Re:So they can't talk about proprietary products?? (Score:5, Informative)
Have you ever met RMS face to face and listened to him explaining himself?
I have, and from my personal experience, he was nothing like an extremist. He has a rigid and well defined set of core principles WRT software (summarized in the "four freedoms") and he holds fast to them. But on other topics, he is very tolerant and shows great respect to others' views.
And he's very sensitive to the Dark Side, to what could possibly go wrong. This is the same sensitivity a careful programming expert possesses. A good programmer can sense the smell of bugs, terrible design, or poor implementation a mile away from the pile of computer code, and RMS can sense what could possibly breach his principles. A good programmer does not gain the ability of "smelling the bugs" by being an oversensitive, and neither did RMS. He is just careful -- He *thinks* carefully and so he anticipates the possible disaster.
I'm not trying to paint him as a flawless character, and if I sound like I was doing that, I apologize. I was simply telling my fellow /.ers my *personal* *impression* of him.
Re:GNOME slides further into irrelevancy. (Score:1, Informative)
(Qt kicks the fuck out of GTK+)
It doesn't matter. Don't you read the news [tirania.org]? GNOME is ditching GTK for Silverlight 4, a cross-platform technology that only runs on Windows.
Re:Can someone post the root cause? (Score:3, Informative)
Stallman believes that access to source code that the user can modifiy to meet his needs is a right. Denying that right is therefore illegitimate in the way denying any right is.
Re:Because? (Score:2, Informative)
No-one ever suggested that Gnome was ever going to become non-FOSS. In fact it can't, given that the individual components of it are already licenced under the GPL, and nobody would be able to close the source without having a large-scale insurrection on their hands. But there is no logical reason why the Gnome developers must exist under the aegis of the GNU project if the latter is making demands of them that are counter to their interests.
I have a lot of respect for Stallman and the work he has done, but if he refuses to pull his head out of his ass on this matter, then he might as well shove it in the rest of the way.
Re:GNOME slides further into irrelevancy. (Score:2, Informative)
But, that is GTK software, not Gnome software.
Aside from it looking a bit ugly (solvable) you can use those programs in KDE without issues at all.
I use plenty of GTK apps in my KDE desktop, even Gnome ones. One thing doesn't nullify the other.
Re:So they can't talk about proprietary products?? (Score:2, Informative)
No, it really was about removing the license and copyright notices from the original files.
The hypocrisy was just an added bonus. And with hypocrisy I mean calling it theft to use the code in closed products while taking code and closing it away. Every BSD developer is aware that this may happen and has no problem accepting that. What we have a problem with is when people do that and critizise it at the same time.
Practice what you preach.
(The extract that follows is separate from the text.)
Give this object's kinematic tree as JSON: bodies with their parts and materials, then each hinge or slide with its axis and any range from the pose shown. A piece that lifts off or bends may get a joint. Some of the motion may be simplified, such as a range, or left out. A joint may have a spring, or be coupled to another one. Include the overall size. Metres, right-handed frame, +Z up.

If you think it is evil to take away the code and put it into a more restrictive license then don't do it. If you want to do it then just shut up about it being evil.
Re:Gnome# (Score:3, Informative)
Who modded this dribble insightful? Redhat will be fine even if they have to remove Gnome. THis is complete nonsense.
Even more directly... (Score:3, Informative)
Even more directly, the versions of the promises that I read contained explicit statement that MS reserved the right to change it's mind whenever it felt like it, no reasons required. Granted, this particular set of promises were the ones it made while signing the contract with Novell, and those might not be the ones you are referring to. Still, the secondary sources reporting the promises ignored the disclaimers. I'd be quite suspicious of any reports of what the promises were that appear in secondary sources.
Re:GNOME slides further into irrelevancy. (Score:5, Informative)
Funny, that's the main thing that stops me from using KDE (that and the continued instability of plasma). I have a hard time finding nice simple kde equivalents to audacious, deluge (vastly prefer it to ktorrent), gimp, pidgin and of course firefox (and now chrome). Since all my productive apps are GTK based, it is very hard for me to justify switching to KDE4.
You do realise that KDE do not intend to NIH every application that doesn't use Qt, right? You do realise that GTK+ apps still run perfectly fine on a KDE4 desktop? You do realise that both GNOME and KDE developers work together in order to make sure that KDE and GNOME apps can happily coexist, to the extent of holding their annual developer conferences together in 2009?
There's even plugins available for GNOME (Qt) to make it look like Qt (GNOME).
If you want to use GTK+ apps on a KDE desktop, go for it. The Desktop Homogeneity Inquisition aren't going to break down your door for doing so.
Re:Because? (Score:2, Informative)
My Radeon 9200 is no longer supported by ATI; they stopped work on the proprietary driver 3 years ago, and that version no longer works with current Xorg releases. This is where having free software really is pragmatic. Why should I have to buy a new video card just because ATI closed the source to the driver?
Re:Gnome# (Score:3, Informative)
But the problem has nothing to do with C#'s technical merits.
The potential problem isn't the engineers, it's the lawyers.
No, it isn't. It's covered by patents.
The basic issue is: MS created a language, patented parts of it, but also said "We're not going to sue you for implementing this. Though we reserve the right to change our mind at any time". They also created a standard that might be safe, doesn't cover all that much, so most useful programs will go beyond that into the less certain patented territory.
You can write GPL/whatever licensed code all you want, if somebody has a patent on your algorithm that won't save you from the trouble.
That is the problem. It's not about C#'s technical merits, or MS's engineers' abilities, it's about what could possibly happen if MS decides to change their mind. And there's ample evidence of that getting involved with Microsoft too deeply is almost a guarantee for getting screwed.